STEAM Project


There Are More to Teeth Than You Know

Teeth are the first thing you look at when someone smiles, speaks, or just when they open their mouth. It is the makeup of the face. These pearly whites are more than just an eye catcher; they grind up our food to make it digestible, they help us speak, and keep our mandible jaw intact. Teeth are the oldest bones we have in our body, but did you know that teeth are not classified as bones? There’s more to teeth than just three layers of bone; they have a joint that holds them into place, nerves to keep the tooth alive, and protective layers that protects its insides.

            The tooth sits in a peg socket and in that socket lies the joint, gomphoses. This joint has a connective tissue called fibrous which is attached to the periodontal ligament that connects the tooth to the socket. (Hubbard et al., 2023). The periodontal ligament attaches the teeth to the surrounding alveolar bone and acts as a shock absorber during biting and chewing. Cementum covers the root surface and helps anchor the periodontal ligament fibres. The alveolar bone forms the tooth sockets (alveoli) and provides a stable foundation for the teeth (Robert, 2023). This joint is considered a synarthrosis because it is completely immovable, unless wiggled out using the right dental instruments. Gomphoses is found in between the teeth and their sockets. It anchors the root of the tooth into the socket but if you do not take care of your teeth, you could develop several diseases.

One disease that harms the joint would be periodontal disease. Periodontal infection causes inflammation and abscesses which damages the joint, causing pain and erosion in the soft tissue. This loosens the ligaments and will cause the teeth to become loose. The other disease that attacks the joint directly is scurvy. This disease comes from a lack of vitamin C and could deteriorate the joint (Hirschmann & Raugi, 2005). If scurvy or periodontal disease, does not get correctly treated the connective tissues and ligaments around the teeth will begin to dissolve. It’s important to do more than just brushing twice a night; you need to visit the dentist at least twice a year because your teeth will need proper cleanings that only a registered hygienist can do.

            There are more important things to teeth than their anchors/joints. The tooth itself is very fragile and has layers that protects the tooth. The visible part of the tooth above the gumline is called the crown, and the part below the gumline is known as the root. The enamel, the hardest substance in the human body, covers the crown and protects the tooth from wear and tear. The dentin is the next layer and lies beneath the enamel. It makes up most of the tooth structure. It is a living tissue that contains microscopic tubules connecting to the innermost part of the tooth called the pulp. The pulp is composed of blood vessels, nerves, and connective tissues that provides nourishment to the tooth during its development. The pulp goes from the crown of the tooth to the roots which are known as the root canals. The canals connect the pulp to the tissues and allows nutrients and sensory to travel through the tooth, bringing the tooth to life (Robert, 2023). If you think about it, the tooth is like a peanut M&M. The hard outer shell of the candy is the enamel, the soft chocolate is the dentin, and the most nutritious part, the peanut, is the pulp of the tooth.

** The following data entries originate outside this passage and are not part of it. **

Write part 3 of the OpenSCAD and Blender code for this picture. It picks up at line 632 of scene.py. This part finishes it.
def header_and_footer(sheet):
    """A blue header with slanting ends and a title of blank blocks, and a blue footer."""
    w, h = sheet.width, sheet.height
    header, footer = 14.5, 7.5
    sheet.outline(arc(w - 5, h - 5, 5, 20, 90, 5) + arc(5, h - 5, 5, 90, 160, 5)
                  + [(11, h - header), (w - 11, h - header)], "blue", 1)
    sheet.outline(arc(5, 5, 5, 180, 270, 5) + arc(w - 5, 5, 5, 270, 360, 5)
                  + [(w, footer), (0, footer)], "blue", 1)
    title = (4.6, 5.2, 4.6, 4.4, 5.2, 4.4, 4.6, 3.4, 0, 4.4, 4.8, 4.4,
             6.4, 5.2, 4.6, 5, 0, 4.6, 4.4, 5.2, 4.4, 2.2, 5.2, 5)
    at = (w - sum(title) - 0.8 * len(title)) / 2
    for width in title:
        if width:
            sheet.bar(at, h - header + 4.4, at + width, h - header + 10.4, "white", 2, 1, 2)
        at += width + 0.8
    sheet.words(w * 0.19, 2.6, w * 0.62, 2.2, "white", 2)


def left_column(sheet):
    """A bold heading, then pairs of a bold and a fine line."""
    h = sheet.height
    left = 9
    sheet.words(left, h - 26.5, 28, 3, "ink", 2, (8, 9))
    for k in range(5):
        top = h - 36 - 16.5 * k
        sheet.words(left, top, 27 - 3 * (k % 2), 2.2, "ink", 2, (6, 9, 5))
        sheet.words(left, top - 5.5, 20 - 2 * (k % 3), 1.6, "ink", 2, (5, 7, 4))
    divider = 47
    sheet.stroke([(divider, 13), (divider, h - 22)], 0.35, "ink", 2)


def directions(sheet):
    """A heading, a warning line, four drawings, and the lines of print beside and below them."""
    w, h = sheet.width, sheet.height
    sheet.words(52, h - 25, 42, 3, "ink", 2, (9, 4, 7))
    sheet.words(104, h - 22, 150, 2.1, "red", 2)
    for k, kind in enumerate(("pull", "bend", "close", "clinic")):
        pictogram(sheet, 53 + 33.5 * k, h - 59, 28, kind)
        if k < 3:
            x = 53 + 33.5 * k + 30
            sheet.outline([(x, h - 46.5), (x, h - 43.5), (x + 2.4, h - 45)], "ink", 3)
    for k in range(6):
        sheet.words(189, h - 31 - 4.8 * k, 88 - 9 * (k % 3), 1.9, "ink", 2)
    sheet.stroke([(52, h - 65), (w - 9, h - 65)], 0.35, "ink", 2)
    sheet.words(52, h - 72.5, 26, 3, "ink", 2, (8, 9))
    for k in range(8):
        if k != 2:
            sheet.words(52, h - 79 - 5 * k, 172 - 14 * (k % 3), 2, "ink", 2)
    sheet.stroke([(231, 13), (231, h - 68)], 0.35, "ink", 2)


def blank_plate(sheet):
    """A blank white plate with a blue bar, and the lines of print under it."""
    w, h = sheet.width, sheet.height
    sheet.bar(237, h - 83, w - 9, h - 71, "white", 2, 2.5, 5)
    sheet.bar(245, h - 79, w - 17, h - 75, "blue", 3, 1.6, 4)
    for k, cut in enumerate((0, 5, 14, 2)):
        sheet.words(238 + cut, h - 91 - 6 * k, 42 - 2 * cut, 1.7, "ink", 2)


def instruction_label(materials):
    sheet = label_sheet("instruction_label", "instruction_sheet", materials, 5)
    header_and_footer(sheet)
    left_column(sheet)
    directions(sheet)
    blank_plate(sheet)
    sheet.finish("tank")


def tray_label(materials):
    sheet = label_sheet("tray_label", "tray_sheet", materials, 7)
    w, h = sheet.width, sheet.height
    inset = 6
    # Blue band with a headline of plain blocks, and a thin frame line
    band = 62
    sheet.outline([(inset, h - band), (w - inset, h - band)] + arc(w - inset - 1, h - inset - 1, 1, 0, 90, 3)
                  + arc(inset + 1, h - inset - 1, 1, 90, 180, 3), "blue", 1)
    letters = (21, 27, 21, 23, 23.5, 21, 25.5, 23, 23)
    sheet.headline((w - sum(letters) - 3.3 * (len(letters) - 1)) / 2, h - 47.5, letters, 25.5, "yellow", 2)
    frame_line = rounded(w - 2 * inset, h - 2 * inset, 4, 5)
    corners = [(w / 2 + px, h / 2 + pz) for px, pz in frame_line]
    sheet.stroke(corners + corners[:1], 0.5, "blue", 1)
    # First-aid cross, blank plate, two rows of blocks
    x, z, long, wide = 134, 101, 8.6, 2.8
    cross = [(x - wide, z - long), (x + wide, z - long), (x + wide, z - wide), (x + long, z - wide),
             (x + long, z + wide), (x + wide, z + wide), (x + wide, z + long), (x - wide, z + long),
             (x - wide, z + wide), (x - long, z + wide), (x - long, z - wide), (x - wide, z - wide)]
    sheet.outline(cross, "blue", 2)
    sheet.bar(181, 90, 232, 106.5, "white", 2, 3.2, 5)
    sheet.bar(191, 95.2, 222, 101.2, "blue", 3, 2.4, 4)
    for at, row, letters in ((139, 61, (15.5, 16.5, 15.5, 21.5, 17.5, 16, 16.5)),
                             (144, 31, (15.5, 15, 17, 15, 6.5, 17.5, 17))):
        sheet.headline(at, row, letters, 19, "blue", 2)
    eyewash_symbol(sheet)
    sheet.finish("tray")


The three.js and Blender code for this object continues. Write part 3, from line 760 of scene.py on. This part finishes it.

These layers help protect the nerves in our teeth and when sugar or something acidic gets on them it takes away some of the minerals from our enamel and that can cause a cavity. If the cavity gets past the enamel and into the dentin due to non-treatment that can cause sensitivity because the dentin is very close to the nerves. If the cavity stays on the dentin too long then you will no longer need just a filling, you will a root canal because now the nerves are infected. If this goes untreated than the cavity will keep eating at the nutrients around it and will cause the tooth to become brittle and loose. The joint will become weak due to the cavity and will have nothing to hold on because the bone around it will decrease and cause the tooth to fall out.

It is very important to keep our teeth healthy because as you see teeth have a lot more to them than just a crown that sticks out of your gums. Taking care of the enamel, dentin, and pulp will help keep the teeth anchored and stay in the socket. Flossing and brushing will keep those diseases away and prevent periodontal disease, scurvy, cavities, and more. An infection in the tooth can go to the extreme and cause a major infection that can get into the bloodstream and infect the blood vessels and later could cause death. Remember, teeth are not bones, they are joints and they are very much “alive”.

Reference Page

Robert, Jain. (2023). Dental Anatomy Understanding the Structure and Function of Teeth.

Hubbard, John B., Juneja, Pallavi, Munjal, Akul. (2023). Anatomy, Joints.

Hirschmann, J.V., Raugi, Gregory J. (2005). Adult scurvy.